La Conferenza Unificata, nella seduta del 18 dicembre, non esaminerà il primo provvedimento attuativo della legge Montagna 131/2025, relativo ai parametri per la riclassificazione dei Comuni montani. Le Regioni – in particolare quelle dell’Appennino, tra cui la Calabria, e alcune aree alpine – hanno chiesto un supplemento di analisi per evitare effetti distorsivi e paradossali.
Tra i casi emblematici citati emerge quello di Reggio Calabria, che rischierebbe di rientrare tra i Comuni parzialmente montani mentre altri territori storicamente montani potrebbero essere esclusi, generando confusione amministrativa e tensioni istituzionali.
Calabria osservata speciale: montagna diffusa e fragile
In Calabria, oltre il 40% dei Comuni presenta caratteristiche montane o collinari con forti criticità legate a spopolamento, dissesto idrogeologico, carenza di servizi e fragilità economica. Applicare parametri altimetrici e di pendenza uguali su scala nazionale, senza considerare fattori socioeconomici e infrastrutturali, rischia di svuotare di senso il concetto stesso di montagna nel Mezzogiorno.
Uncem ribadisce che equiparare Alpi e Appennini, Nord e Sud, è un errore strutturale che penalizza regioni come la Calabria, dove la montagna non è marginale ma ossatura territoriale.
Tre classificazioni diverse: rischio caos normativo
Dalla lettura dell’articolo 2 della legge 131/2025 emerge la presenza di una stratificazione di livelli di classificazione che rischia di complicare ulteriormente il quadro normativo.
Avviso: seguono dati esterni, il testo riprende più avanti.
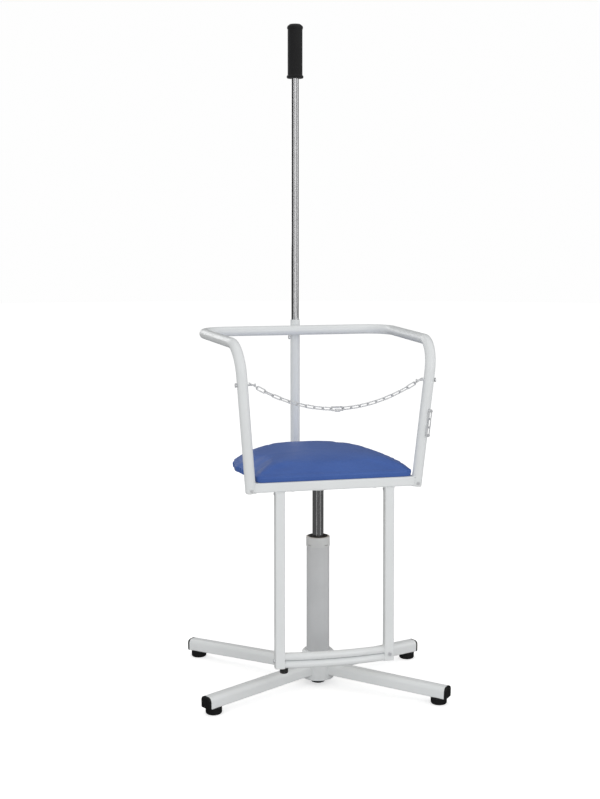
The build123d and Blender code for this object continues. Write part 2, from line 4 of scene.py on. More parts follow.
import bmesh
import bpy
import numpy as np
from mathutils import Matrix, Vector


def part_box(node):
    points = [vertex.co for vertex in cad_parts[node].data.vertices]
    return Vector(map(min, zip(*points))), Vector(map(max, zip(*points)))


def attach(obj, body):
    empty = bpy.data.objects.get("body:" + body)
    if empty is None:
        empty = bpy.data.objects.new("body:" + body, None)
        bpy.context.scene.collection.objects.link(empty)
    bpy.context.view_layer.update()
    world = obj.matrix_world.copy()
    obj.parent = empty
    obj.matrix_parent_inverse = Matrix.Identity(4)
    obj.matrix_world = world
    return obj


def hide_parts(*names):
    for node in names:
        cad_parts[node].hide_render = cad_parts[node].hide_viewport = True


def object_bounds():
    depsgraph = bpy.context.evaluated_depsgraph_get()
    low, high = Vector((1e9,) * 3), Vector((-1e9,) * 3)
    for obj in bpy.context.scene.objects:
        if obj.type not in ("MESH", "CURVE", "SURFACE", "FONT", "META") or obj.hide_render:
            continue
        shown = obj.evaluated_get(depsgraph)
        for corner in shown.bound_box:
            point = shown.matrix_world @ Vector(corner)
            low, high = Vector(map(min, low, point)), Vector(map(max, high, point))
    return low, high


# The looks of a swivel test chair: finishes for every CAD piece, an upholstered cushion, weld
# beads, a pale floor, soft light and the camera. Metres, +Z up, seat facing -Y.

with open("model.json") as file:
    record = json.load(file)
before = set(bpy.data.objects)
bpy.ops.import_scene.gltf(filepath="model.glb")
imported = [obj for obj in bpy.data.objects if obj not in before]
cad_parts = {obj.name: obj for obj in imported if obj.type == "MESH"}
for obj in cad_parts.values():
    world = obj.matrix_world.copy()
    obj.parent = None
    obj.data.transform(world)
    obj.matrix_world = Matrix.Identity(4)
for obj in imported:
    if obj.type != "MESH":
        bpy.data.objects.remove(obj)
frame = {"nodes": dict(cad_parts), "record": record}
cad_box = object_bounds()
nodes = frame["nodes"]
record = frame["record"]

MM = 0.001


# ---------------------------------------------------------------- node helpers

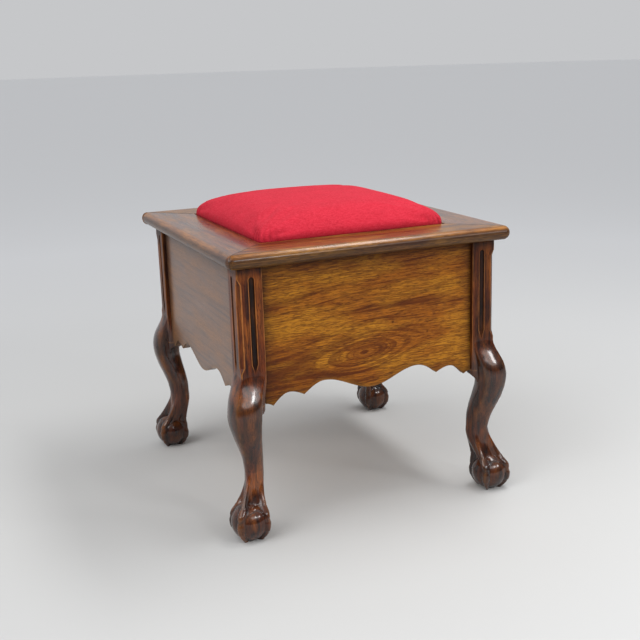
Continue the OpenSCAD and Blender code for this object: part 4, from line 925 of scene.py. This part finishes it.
def paperFloor(c):  # seamless paper: even, matt and pale, a little lighter far off
    turns = np.linspace(0, 2 * math.pi, c["floorCorners"], endpoint=False)
    ring = [(c["floorRadius"] * math.cos(a), c["floorRadius"] * math.sin(a), 0) for a in turns]
    floor = makePiece("floor", ring, [list(range(len(ring)))])
    material, add = newMaterial("matPaper")
    away = add("VectorMath", [add("TexCoord")["Object"]], operation="LENGTH")["Value"]
    share = add("MapRange", [away, c["nearTo"] * mm, c["farFrom"] * mm])[0]
    color = layered(add, c["floorNear"], [(share, c["floorFar"])])
    shader = add("BsdfPrincipled", {
        "Base Color": color, "Roughness": c["floorRoughness"], "Specular IOR Level": c["floorSpecular"]})
    add("OutputMaterial", [shader[0]])
    floor.data.materials.append(material)


def roomLight(c):  # open above, beside and behind, and dim on the side where the photographer stands
    world = bpy.data.worlds.new("studio")
    bpy.context.scene.world = world
    world.use_nodes = True
    world.node_tree.nodes.clear()
    add = partial(addNode, world.node_tree)
    toward = add("SeparateXYZ", [add("TexCoord")["Generated"]])
    behind = add("MapRange", [toward[1], *c["behindRange"]])[0]
    overhead = add("MapRange", [toward[2], *c["aboveRange"]])[0]
    lit = add("Math", [behind, overhead], operation="MAXIMUM")[0]
    seen = add("LightPath")
    reflected = add("MapRange", [lit, 0.0, 1.0, c["frontShade"], 1.0])[0]
    scattered = add("MapRange", [lit, 0.0, 1.0, c["frontAmbient"] * c["ambient"], c["ambient"]])[0]
    strength = add("MapRange", [seen["Is Diffuse Ray"], 0.0, 1.0, reflected, scattered])[0]
    strength = add("MapRange", [seen["Is Camera Ray"], 0.0, 1.0, strength, 1.0])[0]
    add("OutputWorld", [add("Background", {"Color": c["wall"], "Strength": strength})[0]])


def facing(direction):  # the turn of a lamp that stands in that direction from what it lights
    return Vector(direction).to_track_quat("Z", "Y").to_euler()


def lightAndCamera(c):
    sun = bpy.data.lights.new("sun", "SUN")
    sun.energy, sun.angle = c["sun"]["strength"], math.radians(c["sun"]["angle"])
    addObject("sun", sun).rotation_euler = facing(c["sun"]["place"])
    for name, at, aim, size, power in c["lamps"]:
        data = bpy.data.lights.new(name, "AREA")
        data.shape, data.energy = "ELLIPSE", power
        data.size, data.size_y = (v * mm for v in size)
        lamp = addObject(name, data)
        lamp.location = Vector(at) * mm
        lamp.rotation_euler = facing(Vector(at) - Vector(aim))
    data = bpy.data.cameras.new("camera")
    data.sensor_width, data.lens = c["sensor"], c["lens"]
    camera = addObject("camera", data)
    right, up, forward = (Vector(c[key]) for key in ("cameraRight", "cameraUp", "cameraForward"))
    turn = Matrix((right, up, -forward)).transposed().to_4x4()
    camera.matrix_world = Matrix.Translation(Vector(c["cameraAt"]) * mm) @ turn
    bpy.context.scene.camera = camera
    bpy.context.scene.view_settings.view_transform = "Standard"


paperFloor(studio)
roomLight(studio)
lightAndCamera(studio)
print("studio ready")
Accanto a una classificazione generale dei Comuni montani, la legge introduce infatti una ulteriore selezione finalizzata all’accesso alle misure di sviluppo e valorizzazione, mentre restano in vigore le classificazioni attuali per ambiti fondamentali come PAC e IMU agricola. Un impianto articolato che, secondo Uncem, può tradursi in incertezza operativa e applicativa, soprattutto in territori complessi come quelli calabresi, dove molti Comuni già operano in una condizione amministrativa fragile e con risorse limitate.
Lavoro e imprese: nodo cruciale per i Comuni calabresi
Particolare attenzione viene posta al tema delle agevolazioni occupazionali previste dalla legge 97/1994, che consente alle imprese dei Comuni montani di assumere coltivatori diretti residenti senza oneri previdenziali.
Uncem avverte: modificare la classificazione senza salvaguardare questo impianto normativo significherebbe creare gravi danni a lavoratori e aziende, soprattutto in Calabria, dove l’economia agricola e stagionale rappresenta una leva di sopravvivenza per molti territori interni.
Regioni centrali nella programmazione: leva per la Calabria
L’articolo 4 della legge Montagna, istitutivo del Fondo per lo sviluppo delle montagne italiane, attribuisce alle Regioni un ruolo decisivo nella programmazione e assegnazione delle risorse.
Un elemento che, per la Calabria, rappresenta una opportunità strategica, consentendo di indirizzare fondi anche oltre le classificazioni rigide, valorizzando Comunità montane, Unioni di Comuni e territori interni già riconosciuti a livello regionale.
Uncem: “No a nuove classificazioni, sì a politiche mirate”
Da oltre vent’anni Uncem sostiene che il Paese non ha bisogno di nuove classificazioni, ma di politiche differenziate e inclusive. Inserire o escludere Comuni come Reggio Calabria, Varazze, Cuneo o Biella sulla base di criteri uniformi viene definito assurdo e controproducente.
Uncem denuncia inoltre la mancata consultazione nella stesura del decreto e rilancia la necessità di dialogo istituzionale, chiedendo anche alle forze politiche regionali calabresi di lavorare in modo unitario per tutelare i territori montani.